* Work to do: From the listing below, copy only the lines from the line that contains "# imported solids" to the line that contains "# %% The surface", counting those two lines as part of the copy.

* Recorded data:
::::

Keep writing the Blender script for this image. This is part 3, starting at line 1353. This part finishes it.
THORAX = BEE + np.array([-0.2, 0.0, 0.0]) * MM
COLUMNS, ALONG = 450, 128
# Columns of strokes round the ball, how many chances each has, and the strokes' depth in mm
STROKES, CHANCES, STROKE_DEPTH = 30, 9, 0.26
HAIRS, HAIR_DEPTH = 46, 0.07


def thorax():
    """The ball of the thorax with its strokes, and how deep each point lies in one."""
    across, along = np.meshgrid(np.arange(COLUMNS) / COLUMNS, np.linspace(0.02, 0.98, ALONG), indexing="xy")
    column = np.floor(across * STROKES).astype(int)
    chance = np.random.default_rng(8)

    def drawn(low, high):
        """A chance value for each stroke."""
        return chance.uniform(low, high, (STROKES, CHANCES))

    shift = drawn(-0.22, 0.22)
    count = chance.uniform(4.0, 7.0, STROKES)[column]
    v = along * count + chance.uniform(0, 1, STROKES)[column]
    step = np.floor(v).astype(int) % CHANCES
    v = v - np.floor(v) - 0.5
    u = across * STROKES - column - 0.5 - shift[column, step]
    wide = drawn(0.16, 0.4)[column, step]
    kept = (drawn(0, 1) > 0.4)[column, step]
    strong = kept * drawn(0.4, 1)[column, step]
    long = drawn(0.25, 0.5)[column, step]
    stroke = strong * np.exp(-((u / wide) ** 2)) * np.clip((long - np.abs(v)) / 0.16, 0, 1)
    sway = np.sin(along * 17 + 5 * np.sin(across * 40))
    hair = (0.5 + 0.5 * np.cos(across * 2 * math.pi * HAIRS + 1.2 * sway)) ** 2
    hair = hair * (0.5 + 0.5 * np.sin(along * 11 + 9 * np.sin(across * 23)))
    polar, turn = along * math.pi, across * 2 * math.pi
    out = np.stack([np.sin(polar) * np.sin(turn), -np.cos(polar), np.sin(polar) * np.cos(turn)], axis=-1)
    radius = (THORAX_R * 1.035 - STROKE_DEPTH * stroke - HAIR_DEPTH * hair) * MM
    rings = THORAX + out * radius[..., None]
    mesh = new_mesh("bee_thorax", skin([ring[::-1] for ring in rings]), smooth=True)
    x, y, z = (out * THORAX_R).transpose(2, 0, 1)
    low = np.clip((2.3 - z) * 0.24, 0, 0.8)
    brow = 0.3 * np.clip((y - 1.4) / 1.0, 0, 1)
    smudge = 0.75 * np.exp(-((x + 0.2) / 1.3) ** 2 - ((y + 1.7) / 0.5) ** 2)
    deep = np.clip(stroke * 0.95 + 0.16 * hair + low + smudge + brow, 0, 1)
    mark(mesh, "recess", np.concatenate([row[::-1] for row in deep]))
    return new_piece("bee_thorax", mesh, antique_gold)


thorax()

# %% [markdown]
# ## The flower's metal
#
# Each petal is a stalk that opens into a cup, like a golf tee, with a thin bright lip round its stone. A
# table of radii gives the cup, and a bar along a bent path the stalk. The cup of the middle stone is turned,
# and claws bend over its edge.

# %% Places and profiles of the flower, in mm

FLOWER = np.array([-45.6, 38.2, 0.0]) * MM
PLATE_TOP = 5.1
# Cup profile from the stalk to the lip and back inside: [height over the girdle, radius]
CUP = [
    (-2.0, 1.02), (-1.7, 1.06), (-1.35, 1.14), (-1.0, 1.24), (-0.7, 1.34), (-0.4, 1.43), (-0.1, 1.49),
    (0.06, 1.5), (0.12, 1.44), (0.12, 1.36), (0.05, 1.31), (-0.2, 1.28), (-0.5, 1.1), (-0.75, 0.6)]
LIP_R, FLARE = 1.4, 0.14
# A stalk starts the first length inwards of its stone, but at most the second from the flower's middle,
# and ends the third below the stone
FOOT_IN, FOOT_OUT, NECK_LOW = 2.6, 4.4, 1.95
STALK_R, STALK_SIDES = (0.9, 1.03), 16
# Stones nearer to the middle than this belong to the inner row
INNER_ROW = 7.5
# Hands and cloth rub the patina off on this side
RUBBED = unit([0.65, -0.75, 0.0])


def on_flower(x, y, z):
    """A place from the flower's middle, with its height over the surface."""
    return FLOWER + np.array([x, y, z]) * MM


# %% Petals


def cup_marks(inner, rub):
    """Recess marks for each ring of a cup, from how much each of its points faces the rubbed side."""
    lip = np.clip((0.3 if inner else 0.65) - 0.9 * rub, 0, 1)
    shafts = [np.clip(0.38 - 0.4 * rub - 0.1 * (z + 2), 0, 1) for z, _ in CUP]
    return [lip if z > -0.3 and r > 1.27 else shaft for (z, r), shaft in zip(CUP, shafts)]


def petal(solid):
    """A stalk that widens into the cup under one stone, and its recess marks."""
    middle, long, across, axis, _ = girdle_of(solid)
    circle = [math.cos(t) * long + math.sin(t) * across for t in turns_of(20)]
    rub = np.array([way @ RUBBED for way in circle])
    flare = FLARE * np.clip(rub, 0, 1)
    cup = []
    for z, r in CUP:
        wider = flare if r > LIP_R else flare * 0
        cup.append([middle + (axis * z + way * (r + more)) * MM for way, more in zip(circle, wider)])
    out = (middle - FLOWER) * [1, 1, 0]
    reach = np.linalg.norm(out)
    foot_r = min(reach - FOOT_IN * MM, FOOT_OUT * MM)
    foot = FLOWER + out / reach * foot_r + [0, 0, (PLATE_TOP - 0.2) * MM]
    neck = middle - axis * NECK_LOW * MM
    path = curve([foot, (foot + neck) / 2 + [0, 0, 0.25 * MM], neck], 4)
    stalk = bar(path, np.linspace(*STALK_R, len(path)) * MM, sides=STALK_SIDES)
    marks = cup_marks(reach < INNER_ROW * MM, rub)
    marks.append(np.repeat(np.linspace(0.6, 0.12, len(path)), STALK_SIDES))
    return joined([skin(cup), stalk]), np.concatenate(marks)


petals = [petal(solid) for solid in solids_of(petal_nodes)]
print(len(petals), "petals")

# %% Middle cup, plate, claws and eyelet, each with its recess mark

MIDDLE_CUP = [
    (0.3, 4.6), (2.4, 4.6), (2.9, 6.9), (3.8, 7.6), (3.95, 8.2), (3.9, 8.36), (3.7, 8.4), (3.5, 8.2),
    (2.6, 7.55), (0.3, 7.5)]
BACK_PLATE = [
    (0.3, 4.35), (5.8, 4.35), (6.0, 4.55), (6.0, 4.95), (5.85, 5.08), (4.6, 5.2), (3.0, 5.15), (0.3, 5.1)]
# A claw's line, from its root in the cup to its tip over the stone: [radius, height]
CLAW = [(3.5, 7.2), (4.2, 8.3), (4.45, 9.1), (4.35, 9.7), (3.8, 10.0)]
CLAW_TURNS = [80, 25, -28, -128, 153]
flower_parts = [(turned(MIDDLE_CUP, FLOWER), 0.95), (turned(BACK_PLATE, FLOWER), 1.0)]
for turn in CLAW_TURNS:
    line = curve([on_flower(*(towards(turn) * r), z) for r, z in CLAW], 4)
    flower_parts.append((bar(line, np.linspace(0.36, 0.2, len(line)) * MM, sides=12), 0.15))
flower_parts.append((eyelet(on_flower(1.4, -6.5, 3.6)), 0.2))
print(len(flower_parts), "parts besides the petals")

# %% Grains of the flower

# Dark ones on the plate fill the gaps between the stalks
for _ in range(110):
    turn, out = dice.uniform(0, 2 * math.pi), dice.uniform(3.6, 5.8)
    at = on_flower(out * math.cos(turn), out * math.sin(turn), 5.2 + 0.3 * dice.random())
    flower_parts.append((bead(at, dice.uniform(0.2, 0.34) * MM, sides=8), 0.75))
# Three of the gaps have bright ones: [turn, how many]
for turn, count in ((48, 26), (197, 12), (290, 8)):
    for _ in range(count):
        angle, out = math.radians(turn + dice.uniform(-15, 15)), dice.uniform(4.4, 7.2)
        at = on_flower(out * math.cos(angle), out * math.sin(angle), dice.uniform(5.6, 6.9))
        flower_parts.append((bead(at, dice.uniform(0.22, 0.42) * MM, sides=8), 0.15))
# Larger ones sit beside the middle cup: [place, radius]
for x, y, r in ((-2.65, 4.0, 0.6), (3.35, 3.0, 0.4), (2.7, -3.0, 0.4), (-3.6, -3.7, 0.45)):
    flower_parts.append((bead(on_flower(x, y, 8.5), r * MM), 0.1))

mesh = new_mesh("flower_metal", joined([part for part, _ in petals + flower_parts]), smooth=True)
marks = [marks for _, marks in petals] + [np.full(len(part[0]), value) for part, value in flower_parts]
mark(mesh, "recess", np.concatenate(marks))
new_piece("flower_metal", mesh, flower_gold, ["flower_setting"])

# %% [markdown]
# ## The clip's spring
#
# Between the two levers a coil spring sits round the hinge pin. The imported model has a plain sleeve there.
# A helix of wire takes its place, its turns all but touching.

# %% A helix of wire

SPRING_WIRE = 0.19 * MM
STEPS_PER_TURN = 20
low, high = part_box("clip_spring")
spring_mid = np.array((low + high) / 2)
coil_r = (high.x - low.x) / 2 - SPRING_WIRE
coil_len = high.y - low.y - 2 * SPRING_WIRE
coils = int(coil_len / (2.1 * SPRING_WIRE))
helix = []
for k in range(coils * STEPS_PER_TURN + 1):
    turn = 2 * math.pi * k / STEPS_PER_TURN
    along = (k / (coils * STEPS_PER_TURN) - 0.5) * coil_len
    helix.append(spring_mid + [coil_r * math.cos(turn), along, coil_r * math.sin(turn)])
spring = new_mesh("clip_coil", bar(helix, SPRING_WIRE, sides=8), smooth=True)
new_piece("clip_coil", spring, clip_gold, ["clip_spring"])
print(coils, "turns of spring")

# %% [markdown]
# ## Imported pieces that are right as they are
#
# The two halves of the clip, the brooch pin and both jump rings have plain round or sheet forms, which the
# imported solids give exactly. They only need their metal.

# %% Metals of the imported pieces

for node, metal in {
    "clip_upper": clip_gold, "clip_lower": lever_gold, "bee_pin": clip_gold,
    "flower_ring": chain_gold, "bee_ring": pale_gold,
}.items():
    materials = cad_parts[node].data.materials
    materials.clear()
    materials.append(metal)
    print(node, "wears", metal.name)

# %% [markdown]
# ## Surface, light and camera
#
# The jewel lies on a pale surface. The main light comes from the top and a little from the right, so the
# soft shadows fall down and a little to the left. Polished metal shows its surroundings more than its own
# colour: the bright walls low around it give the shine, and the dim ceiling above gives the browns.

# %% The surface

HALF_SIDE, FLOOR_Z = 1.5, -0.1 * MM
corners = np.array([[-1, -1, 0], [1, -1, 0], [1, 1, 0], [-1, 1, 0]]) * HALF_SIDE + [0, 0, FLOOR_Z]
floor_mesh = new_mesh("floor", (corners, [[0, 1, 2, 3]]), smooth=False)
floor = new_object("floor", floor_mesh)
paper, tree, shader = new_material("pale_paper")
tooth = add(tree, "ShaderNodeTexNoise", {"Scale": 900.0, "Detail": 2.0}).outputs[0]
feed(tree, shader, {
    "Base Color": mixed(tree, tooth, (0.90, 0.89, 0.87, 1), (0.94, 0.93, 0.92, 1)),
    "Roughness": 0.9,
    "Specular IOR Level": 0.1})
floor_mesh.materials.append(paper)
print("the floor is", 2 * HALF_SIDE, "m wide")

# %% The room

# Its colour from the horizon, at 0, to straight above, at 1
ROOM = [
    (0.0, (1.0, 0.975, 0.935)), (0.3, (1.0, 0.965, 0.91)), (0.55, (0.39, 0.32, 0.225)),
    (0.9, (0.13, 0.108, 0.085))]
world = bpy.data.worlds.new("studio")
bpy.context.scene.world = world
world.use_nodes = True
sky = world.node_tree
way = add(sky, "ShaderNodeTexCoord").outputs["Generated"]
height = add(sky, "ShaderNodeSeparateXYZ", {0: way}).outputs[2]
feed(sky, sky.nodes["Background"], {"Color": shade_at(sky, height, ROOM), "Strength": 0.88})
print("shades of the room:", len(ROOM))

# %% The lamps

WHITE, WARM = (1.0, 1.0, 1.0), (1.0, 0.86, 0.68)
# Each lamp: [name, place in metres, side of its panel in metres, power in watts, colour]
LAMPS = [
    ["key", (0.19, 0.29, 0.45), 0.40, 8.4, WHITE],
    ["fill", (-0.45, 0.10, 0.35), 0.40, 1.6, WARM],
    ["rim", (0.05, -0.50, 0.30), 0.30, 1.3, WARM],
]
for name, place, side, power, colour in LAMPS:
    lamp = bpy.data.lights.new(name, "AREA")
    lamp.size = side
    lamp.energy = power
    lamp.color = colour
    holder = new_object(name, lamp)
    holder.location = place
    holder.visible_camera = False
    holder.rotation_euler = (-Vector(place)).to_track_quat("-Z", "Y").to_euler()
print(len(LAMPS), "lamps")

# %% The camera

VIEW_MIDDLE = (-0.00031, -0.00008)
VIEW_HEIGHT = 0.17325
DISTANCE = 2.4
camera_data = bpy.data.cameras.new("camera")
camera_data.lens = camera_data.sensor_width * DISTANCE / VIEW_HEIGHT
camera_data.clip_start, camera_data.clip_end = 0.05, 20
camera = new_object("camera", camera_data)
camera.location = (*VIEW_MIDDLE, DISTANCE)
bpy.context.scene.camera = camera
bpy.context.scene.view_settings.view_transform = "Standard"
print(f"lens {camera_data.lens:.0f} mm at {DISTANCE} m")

::::

* Problem solution:
# imported solids give exactly. They only need their metal.

# %% Metals of the imported pieces

for node, metal in {
    "clip_upper": clip_gold, "clip_lower": lever_gold, "bee_pin": clip_gold,
    "flower_ring": chain_gold, "bee_ring": pale_gold,
}.items():
    materials = cad_parts[node].data.materials
    materials.clear()
    materials.append(metal)
    print(node, "wears", metal.name)

# %% [markdown]
# ## Surface, light and camera
#
# The jewel lies on a pale surface. The main light comes from the top and a little from the right, so the
# soft shadows fall down and a little to the left. Polished metal shows its surroundings more than its own
# colour: the bright walls low around it give the shine, and the dim ceiling above gives the browns.

# %% The surface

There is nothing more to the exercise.